No one suspected the colonel. Here was a man who when he mowed the lawn, examined his yard for frogs, dragging his feet through the grass to avoid hurting the amphibians. On Nov. 25, Cpl. Marie-France Comeau, a Trenton-based military flight attendant, was found dead in her Brighton home. At the time, police called it an isolated incident.
Life at CFB Trenton was busy for Williams in December and January. He welcomed the Olympic torch and then took Defence Minister Peter MacKay and Gen. Walter Natynczyk around the base.

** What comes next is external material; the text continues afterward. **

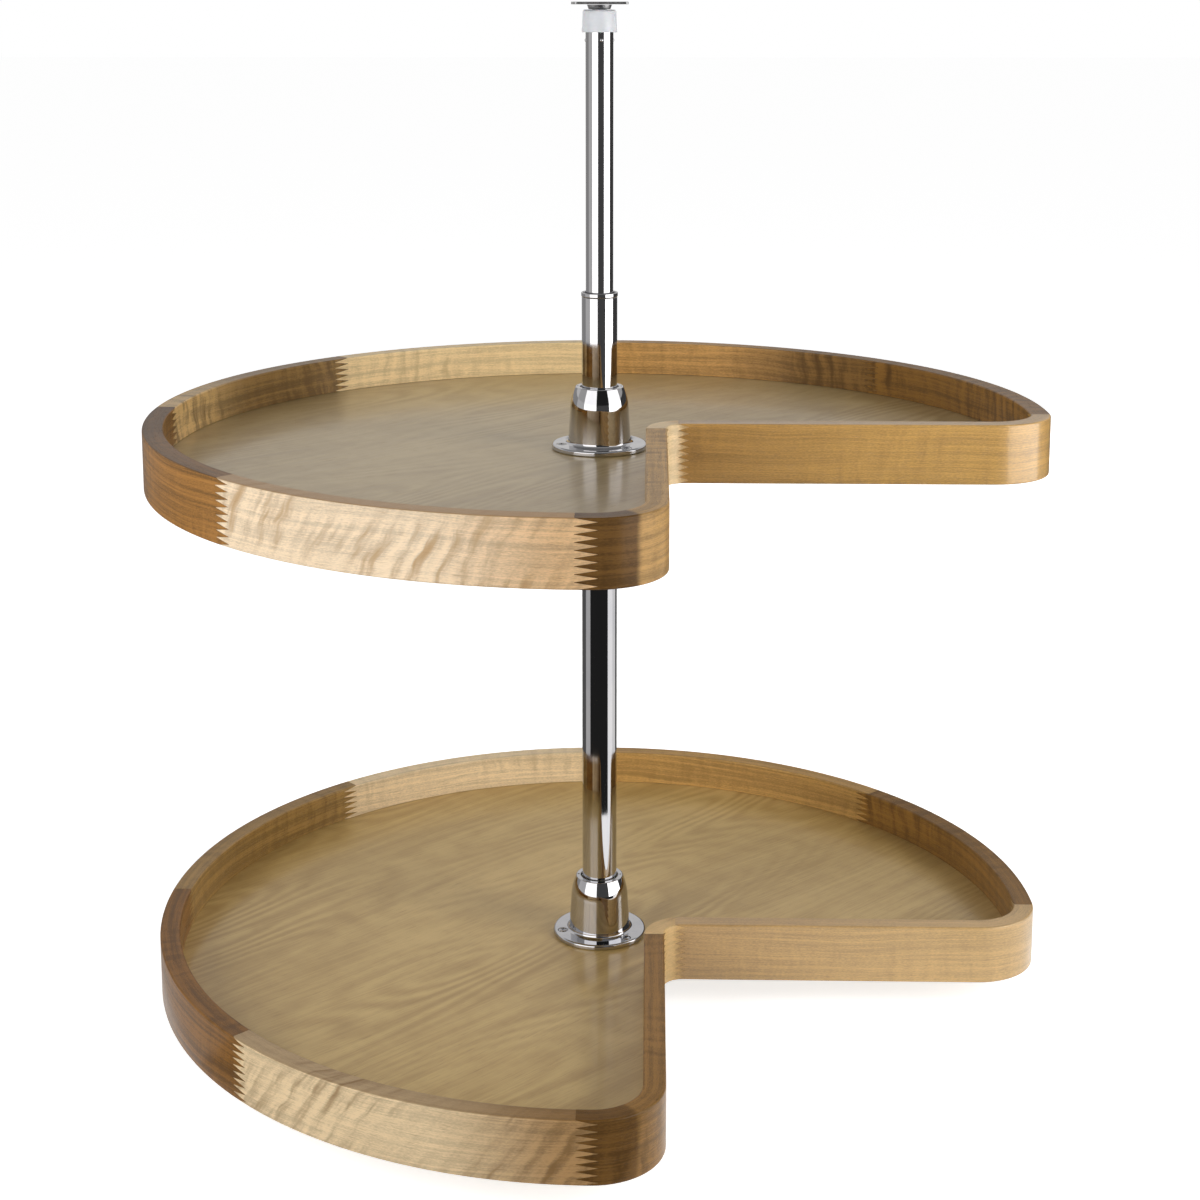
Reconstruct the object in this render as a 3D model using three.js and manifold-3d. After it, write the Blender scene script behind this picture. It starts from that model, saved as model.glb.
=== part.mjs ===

On Jan. 28, 27-year-old Jessica Lloyd went missing from her home and police launched a massive search for the Belleville woman. CFB Trenton even sent a helicopter to help with the search and rescue efforts. The helicopter wouldn't find anything. The police would. On Thursday, Feb. 4, one week after Lloyd went missing from her home, the Ontario Provincial Police put up a roadblock on Hwy. 37, not far from her red-brick bungalow. The single-lane highway, winding and desolate at night, connects Belleville with Tweed, a small community of retired people and farmers. From 7 p.m. that evening until 6 a.m. Friday, officers stopped every vehicle travelling in either direction and asked questions. They were looking to match unusual tire treads found outside Lloyd's house.

Williams, behind the wheel of his Pathfinder — not the BMW that people usually saw him drive — was reportedly stopped in that roadside check where an officer noticed his tire treads resembled the ones left at Lloyd's home.
Investigators won't say what happened next, but by Sunday Williams agreed to sit down for a chat with a behavioural sciences expert from the provincial police. Some reports say he confessed to dozens of lingerie break-ins, but police aren't talking. He was arrested later that day and on Monday, Feb. 8, officers found Lloyd's body on a dirt road near Tweed.

Williams was charged with the two murders and two sexual assaults. He has made one court appearance and is due to appear again on Feb. 18.